THE PROBLEM >> Output exactly, and only, the lines from the line containing "obj.data.transform(world)" through the line containing "bpy.context.view_layer.update()", both included.

SUPPLIED DATA >>

·····

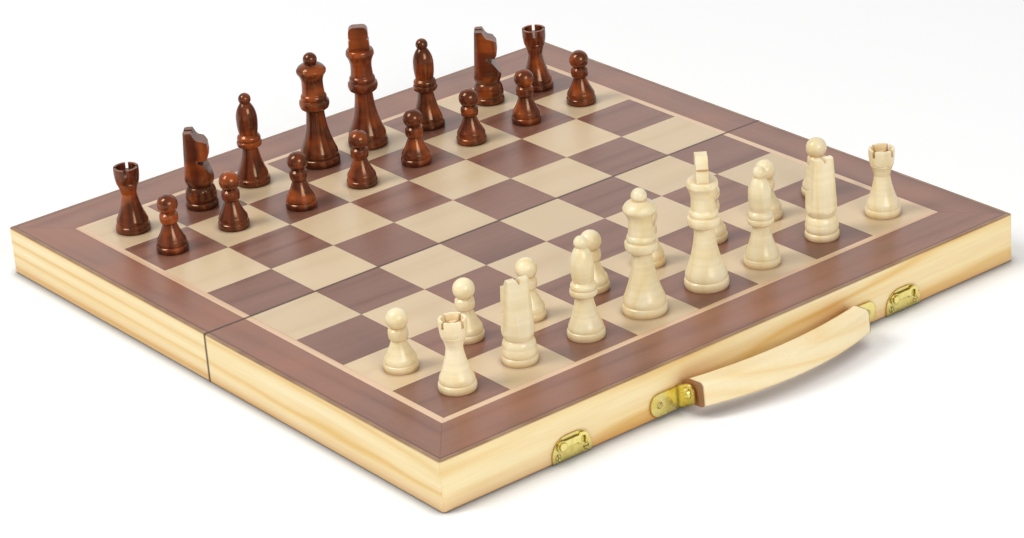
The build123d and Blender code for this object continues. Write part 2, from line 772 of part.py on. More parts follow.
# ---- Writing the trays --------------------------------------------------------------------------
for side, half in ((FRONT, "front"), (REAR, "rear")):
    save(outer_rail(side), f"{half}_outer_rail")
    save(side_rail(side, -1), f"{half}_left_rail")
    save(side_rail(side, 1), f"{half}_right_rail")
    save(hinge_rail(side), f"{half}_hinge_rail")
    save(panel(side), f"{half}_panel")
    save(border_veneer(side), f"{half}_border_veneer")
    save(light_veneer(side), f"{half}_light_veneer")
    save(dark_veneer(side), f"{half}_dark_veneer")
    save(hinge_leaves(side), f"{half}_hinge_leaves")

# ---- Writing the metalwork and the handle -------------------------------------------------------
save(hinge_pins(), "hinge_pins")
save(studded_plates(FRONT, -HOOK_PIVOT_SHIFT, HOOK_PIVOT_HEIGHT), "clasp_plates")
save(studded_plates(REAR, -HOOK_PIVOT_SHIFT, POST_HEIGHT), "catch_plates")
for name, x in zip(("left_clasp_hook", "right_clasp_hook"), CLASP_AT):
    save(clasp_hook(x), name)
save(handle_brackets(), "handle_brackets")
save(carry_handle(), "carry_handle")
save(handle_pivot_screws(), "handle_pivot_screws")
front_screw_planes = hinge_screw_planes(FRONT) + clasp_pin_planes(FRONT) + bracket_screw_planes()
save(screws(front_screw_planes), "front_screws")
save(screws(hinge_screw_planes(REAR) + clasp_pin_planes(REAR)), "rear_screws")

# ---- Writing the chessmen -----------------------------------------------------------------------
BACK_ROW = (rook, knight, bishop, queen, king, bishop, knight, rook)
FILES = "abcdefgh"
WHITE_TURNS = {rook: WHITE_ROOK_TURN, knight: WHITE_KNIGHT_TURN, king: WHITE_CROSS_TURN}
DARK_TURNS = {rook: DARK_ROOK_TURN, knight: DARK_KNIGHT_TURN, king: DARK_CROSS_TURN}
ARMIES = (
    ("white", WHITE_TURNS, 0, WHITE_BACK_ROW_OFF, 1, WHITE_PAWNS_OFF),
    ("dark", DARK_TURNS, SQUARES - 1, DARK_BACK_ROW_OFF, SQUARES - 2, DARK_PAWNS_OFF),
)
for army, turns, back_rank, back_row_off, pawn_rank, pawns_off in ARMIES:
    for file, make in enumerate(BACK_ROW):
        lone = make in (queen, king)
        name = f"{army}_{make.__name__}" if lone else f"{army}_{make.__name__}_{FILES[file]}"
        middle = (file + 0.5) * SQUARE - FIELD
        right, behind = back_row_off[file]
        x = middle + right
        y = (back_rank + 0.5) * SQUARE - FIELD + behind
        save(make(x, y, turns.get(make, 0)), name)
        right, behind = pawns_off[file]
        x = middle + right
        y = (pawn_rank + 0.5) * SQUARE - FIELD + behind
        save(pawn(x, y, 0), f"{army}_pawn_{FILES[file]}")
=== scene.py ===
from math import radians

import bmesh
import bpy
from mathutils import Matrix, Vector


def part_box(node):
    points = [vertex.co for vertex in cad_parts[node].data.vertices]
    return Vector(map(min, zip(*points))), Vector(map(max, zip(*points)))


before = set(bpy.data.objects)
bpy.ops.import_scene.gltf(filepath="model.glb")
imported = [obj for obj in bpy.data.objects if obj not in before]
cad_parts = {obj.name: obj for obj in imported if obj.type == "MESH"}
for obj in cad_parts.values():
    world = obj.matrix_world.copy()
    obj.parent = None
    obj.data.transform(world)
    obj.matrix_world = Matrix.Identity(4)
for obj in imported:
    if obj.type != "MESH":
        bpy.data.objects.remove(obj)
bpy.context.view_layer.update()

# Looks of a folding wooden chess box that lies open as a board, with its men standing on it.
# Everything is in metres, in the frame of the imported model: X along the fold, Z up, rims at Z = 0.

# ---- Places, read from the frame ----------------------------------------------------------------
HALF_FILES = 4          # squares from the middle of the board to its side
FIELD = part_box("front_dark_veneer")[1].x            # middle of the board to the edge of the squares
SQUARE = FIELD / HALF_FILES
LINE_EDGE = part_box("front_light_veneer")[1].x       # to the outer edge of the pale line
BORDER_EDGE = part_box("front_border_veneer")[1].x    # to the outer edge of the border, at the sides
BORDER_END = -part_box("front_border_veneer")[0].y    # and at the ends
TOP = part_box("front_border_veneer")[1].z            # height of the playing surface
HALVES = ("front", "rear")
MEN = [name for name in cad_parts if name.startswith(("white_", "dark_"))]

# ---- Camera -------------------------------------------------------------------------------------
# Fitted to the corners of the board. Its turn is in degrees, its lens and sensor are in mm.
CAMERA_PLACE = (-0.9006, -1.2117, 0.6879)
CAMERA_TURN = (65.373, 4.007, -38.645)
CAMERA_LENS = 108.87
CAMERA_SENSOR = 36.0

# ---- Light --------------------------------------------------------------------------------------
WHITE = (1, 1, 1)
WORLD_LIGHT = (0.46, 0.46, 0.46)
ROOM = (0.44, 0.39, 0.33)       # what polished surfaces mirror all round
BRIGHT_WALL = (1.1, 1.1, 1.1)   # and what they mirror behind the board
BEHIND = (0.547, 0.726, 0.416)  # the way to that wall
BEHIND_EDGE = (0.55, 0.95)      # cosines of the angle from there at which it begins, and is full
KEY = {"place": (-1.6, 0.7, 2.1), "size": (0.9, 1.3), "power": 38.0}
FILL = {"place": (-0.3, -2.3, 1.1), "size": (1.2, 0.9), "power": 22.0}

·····

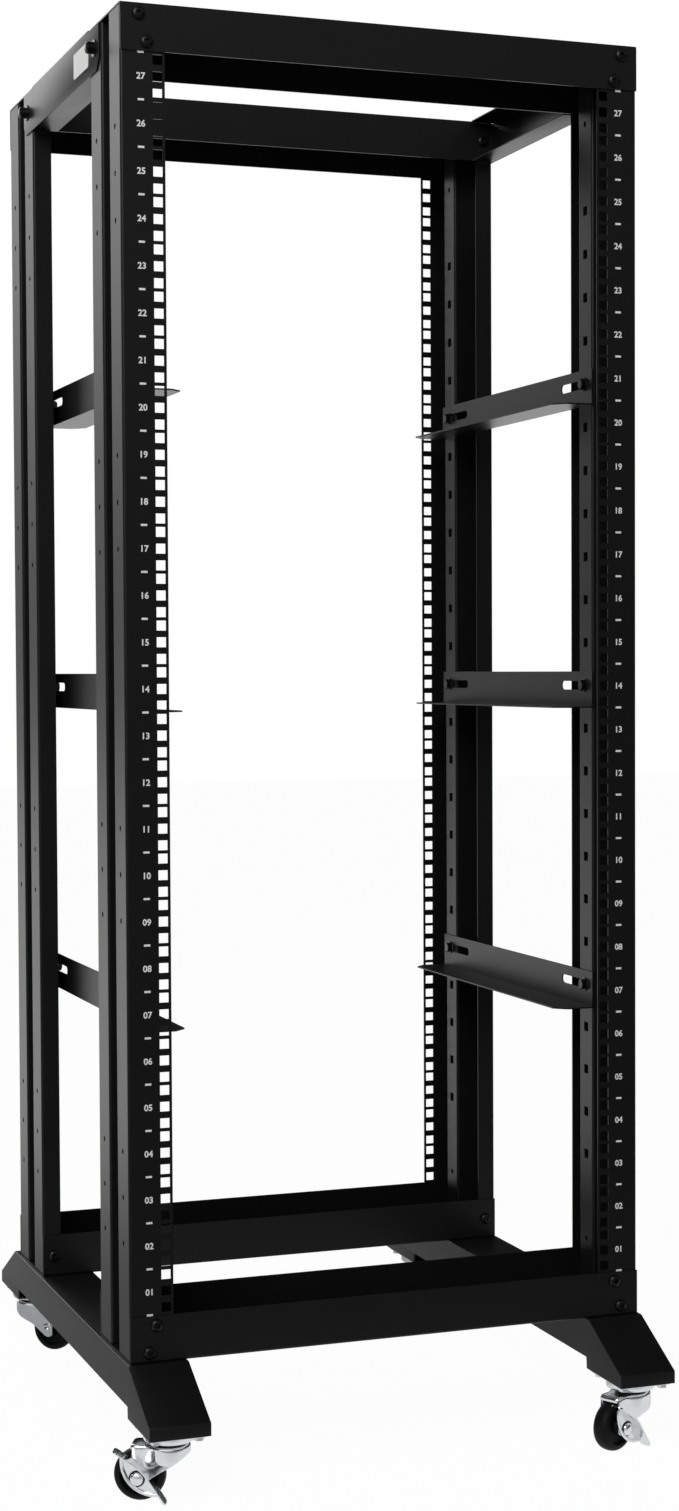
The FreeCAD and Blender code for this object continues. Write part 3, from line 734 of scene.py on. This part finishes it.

·····

CORRECT RESULT >>
    obj.data.transform(world)
    obj.matrix_world = Matrix.Identity(4)
for obj in imported:
    if obj.type != "MESH":
        bpy.data.objects.remove(obj)
bpy.context.view_layer.update()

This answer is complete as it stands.